FaVChat: Hierarchical Prompt-Query Guided Facial Video Understanding with Data-Efficient GRPO
Fufangchen Zhao, Xuerui Qiu, Linrui Xu, Ming Li, Wenhao Jiang, Jinkai Zheng, Hehe Fan, Jian Gao, Danfeng Yan
TL;DR
FaVChat introduces a dedicated Video-MLLM for fine-grained facial video understanding by employing a three-level, prompt-guided visual encoding pipeline and a data-efficient GRPO training regime. The low-, mid-, and high-level prompting stages preserve textures, motion cues, discriminative regions, and semantic alignment, while two adapters enable adaptive fusion across encoders. The DE-GRPO framework couples per-sample facial rewards with a recurrent data mechanism to maximize learning efficiency from limited data, achieving state-of-the-art performance on emotion recognition, explainable reasoning, and facial recognition tasks with only 10K RL samples.
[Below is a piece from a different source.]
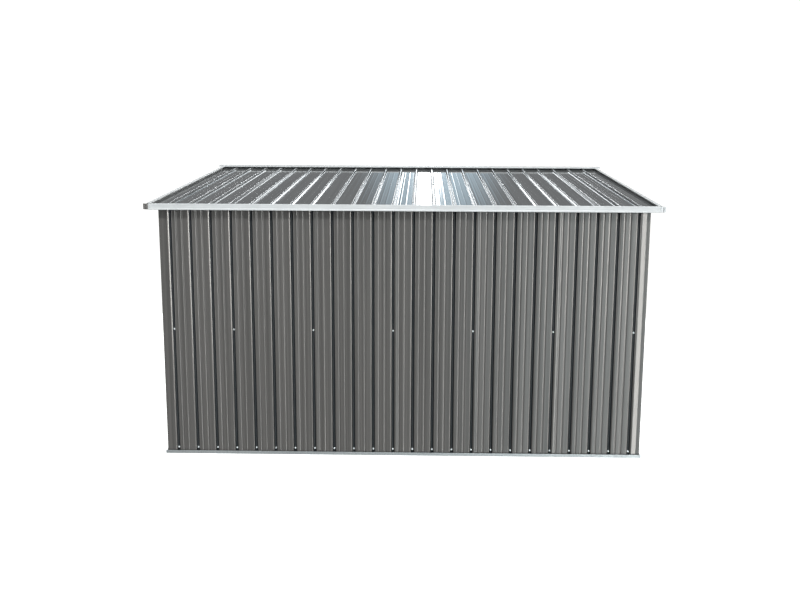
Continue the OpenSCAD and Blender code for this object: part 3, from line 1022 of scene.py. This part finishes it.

A large, 60K video-summary plus 170K QA dataset underpins progressive three-stage training, yielding strong generalization and detailed, interpretable facial analysis across challenging benchmarks.
Abstract
Multi-modal large language models (MLLMs) have shown strong capability in video understanding but still struggle with fine-grained visual comprehension, as pure visual encoders often lose subtle cues essential for precise reasoning. To address this limitation, we propose FaVChat, a Video-MLLM specifically designed for fine-grained facial understanding. FaVChat introduces a multi-level prompt-guided feature extraction mechanism that progressively captures task-relevant information from three complementary stages: low-level transformer layers for textures and motion, medium-level learnable queries for discriminative regions, and high-level adaptive feature weighting for semantic alignment. These enriched features are dynamically fused and fed into the LLM to enable more accurate fine-grained reasoning. To further enhance the model's ability to capture fine-grained facial attributes and maximize the utility of limited data, we propose Date-Efficient GRPO, a novel data-efficient reinforcement learning (RL) algorithm that maximizes the utility of each training sample through per-instance utility estimation and dynamic lifecycle scheduling. Extensive zero-shot evaluations across emotion recognition, explainable reasoning, and textual expression analysis demonstrate that FaVChat achieves finer-grained understanding, stronger accuracy, and better generalization than existing Video-MLLMs, even when trained with only 10K RL samples.